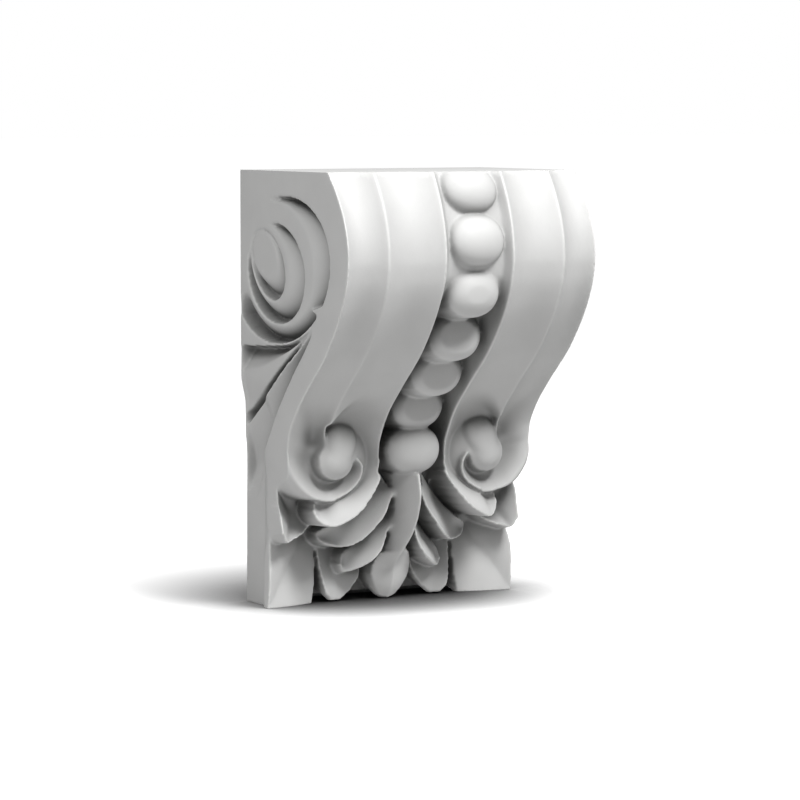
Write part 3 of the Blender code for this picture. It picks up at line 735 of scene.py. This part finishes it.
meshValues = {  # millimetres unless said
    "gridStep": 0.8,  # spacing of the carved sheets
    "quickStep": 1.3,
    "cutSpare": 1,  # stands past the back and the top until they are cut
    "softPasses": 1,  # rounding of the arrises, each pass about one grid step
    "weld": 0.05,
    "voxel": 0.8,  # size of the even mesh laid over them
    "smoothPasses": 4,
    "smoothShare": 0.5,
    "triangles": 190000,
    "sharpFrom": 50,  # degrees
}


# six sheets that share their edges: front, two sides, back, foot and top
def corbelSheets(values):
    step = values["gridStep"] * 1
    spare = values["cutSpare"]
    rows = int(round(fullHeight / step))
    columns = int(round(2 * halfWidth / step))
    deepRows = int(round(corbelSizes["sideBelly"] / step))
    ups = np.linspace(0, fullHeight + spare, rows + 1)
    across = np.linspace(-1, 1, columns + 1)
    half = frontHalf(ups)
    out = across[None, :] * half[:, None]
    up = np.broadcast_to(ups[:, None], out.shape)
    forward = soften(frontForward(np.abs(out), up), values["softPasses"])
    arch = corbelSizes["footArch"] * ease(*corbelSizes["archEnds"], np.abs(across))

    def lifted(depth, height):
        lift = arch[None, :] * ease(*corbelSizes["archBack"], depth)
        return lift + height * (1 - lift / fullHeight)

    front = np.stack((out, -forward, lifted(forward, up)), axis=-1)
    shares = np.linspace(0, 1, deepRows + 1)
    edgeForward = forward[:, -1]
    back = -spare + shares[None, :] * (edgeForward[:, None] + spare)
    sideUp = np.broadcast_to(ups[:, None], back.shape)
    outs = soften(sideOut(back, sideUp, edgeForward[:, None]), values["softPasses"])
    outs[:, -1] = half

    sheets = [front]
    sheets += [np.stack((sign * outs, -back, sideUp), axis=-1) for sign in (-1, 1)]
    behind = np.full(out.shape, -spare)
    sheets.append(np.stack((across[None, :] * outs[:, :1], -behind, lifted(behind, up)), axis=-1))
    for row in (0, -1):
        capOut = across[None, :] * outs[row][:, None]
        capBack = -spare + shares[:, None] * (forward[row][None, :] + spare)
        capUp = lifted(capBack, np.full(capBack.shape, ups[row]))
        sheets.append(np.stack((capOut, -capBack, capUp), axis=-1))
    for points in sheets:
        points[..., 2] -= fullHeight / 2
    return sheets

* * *

### SHORT EXERCISE
Set down the listing above in full, please, exactly as it appears.

### EXERCISE RESPONSE
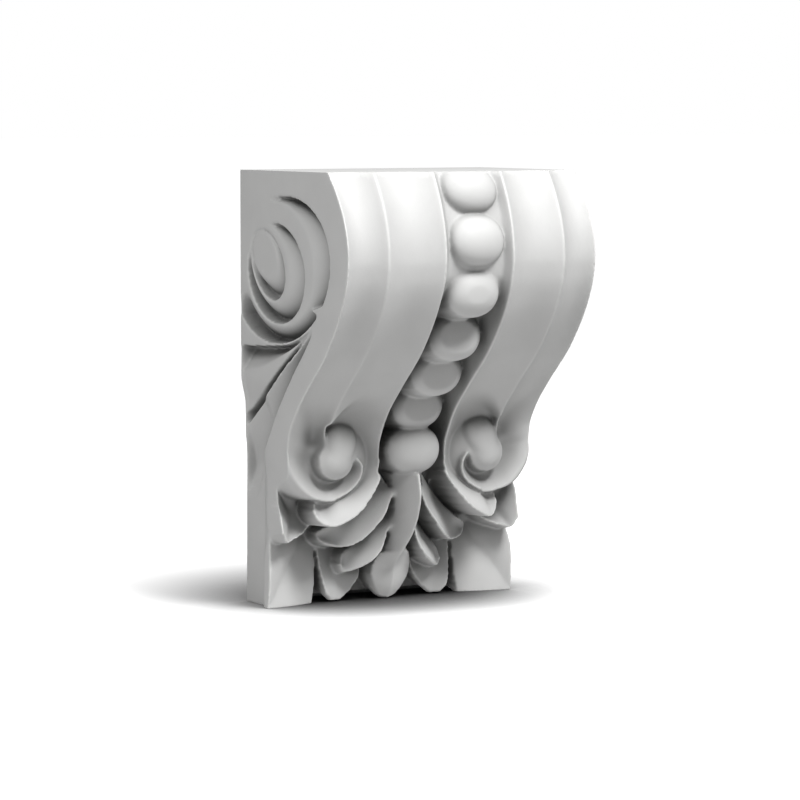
Write part 3 of the Blender code for this picture. It picks up at line 735 of scene.py. This part finishes it.
meshValues = {  # millimetres unless said
    "gridStep": 0.8,  # spacing of the carved sheets
    "quickStep": 1.3,
    "cutSpare": 1,  # stands past the back and the top until they are cut
    "softPasses": 1,  # rounding of the arrises, each pass about one grid step
    "weld": 0.05,
    "voxel": 0.8,  # size of the even mesh laid over them
    "smoothPasses": 4,
    "smoothShare": 0.5,
    "triangles": 190000,
    "sharpFrom": 50,  # degrees
}


# six sheets that share their edges: front, two sides, back, foot and top
def corbelSheets(values):
    step = values["gridStep"] * 1
    spare = values["cutSpare"]
    rows = int(round(fullHeight / step))
    columns = int(round(2 * halfWidth / step))
    deepRows = int(round(corbelSizes["sideBelly"] / step))
    ups = np.linspace(0, fullHeight + spare, rows + 1)
    across = np.linspace(-1, 1, columns + 1)
    half = frontHalf(ups)
    out = across[None, :] * half[:, None]
    up = np.broadcast_to(ups[:, None], out.shape)
    forward = soften(frontForward(np.abs(out), up), values["softPasses"])
    arch = corbelSizes["footArch"] * ease(*corbelSizes["archEnds"], np.abs(across))

    def lifted(depth, height):
        lift = arch[None, :] * ease(*corbelSizes["archBack"], depth)
        return lift + height * (1 - lift / fullHeight)

    front = np.stack((out, -forward, lifted(forward, up)), axis=-1)
    shares = np.linspace(0, 1, deepRows + 1)
    edgeForward = forward[:, -1]
    back = -spare + shares[None, :] * (edgeForward[:, None] + spare)
    sideUp = np.broadcast_to(ups[:, None], back.shape)
    outs = soften(sideOut(back, sideUp, edgeForward[:, None]), values["softPasses"])
    outs[:, -1] = half

    sheets = [front]
    sheets += [np.stack((sign * outs, -back, sideUp), axis=-1) for sign in (-1, 1)]
    behind = np.full(out.shape, -spare)
    sheets.append(np.stack((across[None, :] * outs[:, :1], -behind, lifted(behind, up)), axis=-1))
    for row in (0, -1):
        capOut = across[None, :] * outs[row][:, None]
        capBack = -spare + shares[:, None] * (forward[row][None, :] + spare)
        capUp = lifted(capBack, np.full(capBack.shape, ups[row]))
        sheets.append(np.stack((capOut, -capBack, capUp), axis=-1))
    for points in sheets:
        points[..., 2] -= fullHeight / 2
    return sheets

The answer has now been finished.